-- YOUR GOAL --
Write out each line of the material again, word for word.

--- start of PROVIDED DATA ---

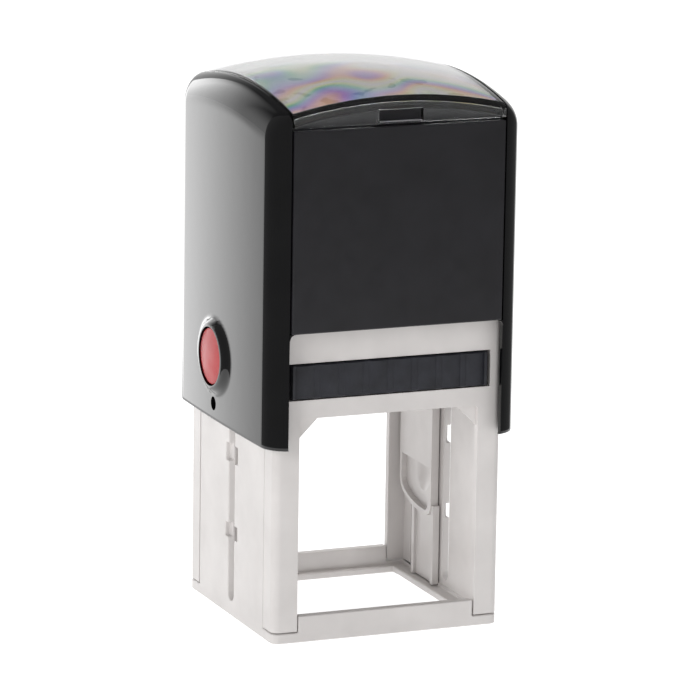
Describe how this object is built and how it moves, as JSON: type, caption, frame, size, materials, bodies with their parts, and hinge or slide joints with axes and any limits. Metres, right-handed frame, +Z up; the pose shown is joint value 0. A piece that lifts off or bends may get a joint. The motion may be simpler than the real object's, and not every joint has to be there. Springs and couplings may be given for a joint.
{
  "type": "self inking stamp",
  "caption": "Self inking stamp: a sprung cap slides down over a slotted frame and turns a square rubber plate from its ink pad onto the paper.",
  "frame": {"origin": "on the surface that the stamp stands on, under the middle of the body", "axes": "+Z up along the press stroke, -Y to the front where the ink cassette pulls out, +X to the right"},
  "size_m": [0.0578, 0.0554, 0.1166],
  "materials": {
    "grey_plastic": "moulded, fine satin",
    "gloss_black_plastic": "polished moulding",
    "satin_black_plastic": "fine spark-eroded satin",
    "charcoal_plastic": "satin",
    "red_plastic": "polished moulding",
    "clear_plastic": "clear polished",
    "card": "printed card with soft colour bands",
    "inked_foam": "open-cell foam soaked in ink",
    "adhesive_foam": "closed-cell foam",
    "red_rubber": "laser-engraved rubber",
    "spring_steel": "drawn wire"
  },
  "bodies": {
    "frame": {"base_frame": "grey_plastic", "upper_frame": "grey_plastic", "flip_guide_left": "grey_plastic", "flip_guide_right": "grey_plastic", "return_spring": "spring_steel"},
    "cassette": {"ink_cassette": "charcoal_plastic", "ink_pad": "inked_foam"},
    "cap": {"cap_shell": "gloss_black_plastic", "front_panel": "satin_black_plastic", "rear_panel": "satin_black_plastic", "index_card": "card", "button_spring_left": "spring_steel", "button_spring_right": "spring_steel"},
    "window": {"top_window": "clear_plastic"},
    "carrier": {"plate_carrier": "grey_plastic", "axle_pin_left": "grey_plastic", "axle_pin_right": "grey_plastic", "die_cushion": "adhesive_foam", "text_plate": "red_rubber"},
    "button_left": {"lock_button_left": "red_plastic"},
    "button_right": {"lock_button_right": "red_plastic"}
  },
  "joints": [
    {"name": "press", "type": "slide", "parent": "frame", "child": "cap", "axis": [0, 0, 1], "range_m": [-0.0404, 0], "stiffness_N_per_m": 500, "springref_m": 0.016, "deforming": ["return_spring"]},
    {"name": "plate_flip", "type": "hinge", "parent": "cap", "child": "carrier", "pos_m": [0, 0, 0.0456], "axis": [1, 0, 0], "range_deg": [0, 180], "deforming": ["ink_pad"]},
    {"name": "cassette_slide", "type": "slide", "parent": "frame", "child": "cassette", "axis": [0, -1, 0], "range_m": [0, 0.045]},
    {"name": "window_lift", "type": "slide", "parent": "cap", "child": "window", "axis": [0, 0, 1], "range_m": [0, 0.015]},
    {"name": "lock_left", "type": "slide", "parent": "cap", "child": "button_left", "axis": [1, 0, 0], "range_m": [0, 0.0012], "stiffness_N_per_m": 400, "springref_m": -0.001, "deforming": ["button_spring_left"]},
    {"name": "lock_right", "type": "slide", "parent": "cap", "child": "button_right", "axis": [-1, 0, 0], "range_m": [0, 0.0012], "stiffness_N_per_m": 400, "springref_m": -0.001, "deforming": ["button_spring_right"]}
  ],
  "couplings": [
    {"joint": "plate_flip", "follows": "press", "rad_per_m": -77.762}
  ]
}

--- end of PROVIDED DATA ---

-- RESPONSE FOR THIS EXERCISE --
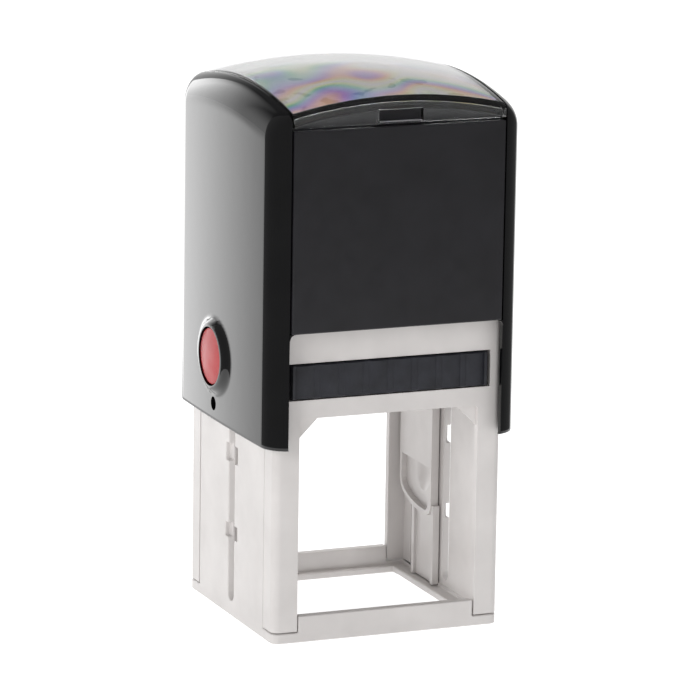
Describe how this object is built and how it moves, as JSON: type, caption, frame, size, materials, bodies with their parts, and hinge or slide joints with axes and any limits. Metres, right-handed frame, +Z up; the pose shown is joint value 0. A piece that lifts off or bends may get a joint. The motion may be simpler than the real object's, and not every joint has to be there. Springs and couplings may be given for a joint.
{
  "type": "self inking stamp",
  "caption": "Self inking stamp: a sprung cap slides down over a slotted frame and turns a square rubber plate from its ink pad onto the paper.",
  "frame": {"origin": "on the surface that the stamp stands on, under the middle of the body", "axes": "+Z up along the press stroke, -Y to the front where the ink cassette pulls out, +X to the right"},
  "size_m": [0.0578, 0.0554, 0.1166],
  "materials": {
    "grey_plastic": "moulded, fine satin",
    "gloss_black_plastic": "polished moulding",
    "satin_black_plastic": "fine spark-eroded satin",
    "charcoal_plastic": "satin",
    "red_plastic": "polished moulding",
    "clear_plastic": "clear polished",
    "card": "printed card with soft colour bands",
    "inked_foam": "open-cell foam soaked in ink",
    "adhesive_foam": "closed-cell foam",
    "red_rubber": "laser-engraved rubber",
    "spring_steel": "drawn wire"
  },
  "bodies": {
    "frame": {"base_frame": "grey_plastic", "upper_frame": "grey_plastic", "flip_guide_left": "grey_plastic", "flip_guide_right": "grey_plastic", "return_spring": "spring_steel"},
    "cassette": {"ink_cassette": "charcoal_plastic", "ink_pad": "inked_foam"},
    "cap": {"cap_shell": "gloss_black_plastic", "front_panel": "satin_black_plastic", "rear_panel": "satin_black_plastic", "index_card": "card", "button_spring_left": "spring_steel", "button_spring_right": "spring_steel"},
    "window": {"top_window": "clear_plastic"},
    "carrier": {"plate_carrier": "grey_plastic", "axle_pin_left": "grey_plastic", "axle_pin_right": "grey_plastic", "die_cushion": "adhesive_foam", "text_plate": "red_rubber"},
    "button_left": {"lock_button_left": "red_plastic"},
    "button_right": {"lock_button_right": "red_plastic"}
  },
  "joints": [
    {"name": "press", "type": "slide", "parent": "frame", "child": "cap", "axis": [0, 0, 1], "range_m": [-0.0404, 0], "stiffness_N_per_m": 500, "springref_m": 0.016, "deforming": ["return_spring"]},
    {"name": "plate_flip", "type": "hinge", "parent": "cap", "child": "carrier", "pos_m": [0, 0, 0.0456], "axis": [1, 0, 0], "range_deg": [0, 180], "deforming": ["ink_pad"]},
    {"name": "cassette_slide", "type": "slide", "parent": "frame", "child": "cassette", "axis": [0, -1, 0], "range_m": [0, 0.045]},
    {"name": "window_lift", "type": "slide", "parent": "cap", "child": "window", "axis": [0, 0, 1], "range_m": [0, 0.015]},
    {"name": "lock_left", "type": "slide", "parent": "cap", "child": "button_left", "axis": [1, 0, 0], "range_m": [0, 0.0012], "stiffness_N_per_m": 400, "springref_m": -0.001, "deforming": ["button_spring_left"]},
    {"name": "lock_right", "type": "slide", "parent": "cap", "child": "button_right", "axis": [-1, 0, 0], "range_m": [0, 0.0012], "stiffness_N_per_m": 400, "springref_m": -0.001, "deforming": ["button_spring_right"]}
  ],
  "couplings": [
    {"joint": "plate_flip", "follows": "press", "rad_per_m": -77.762}
  ]
}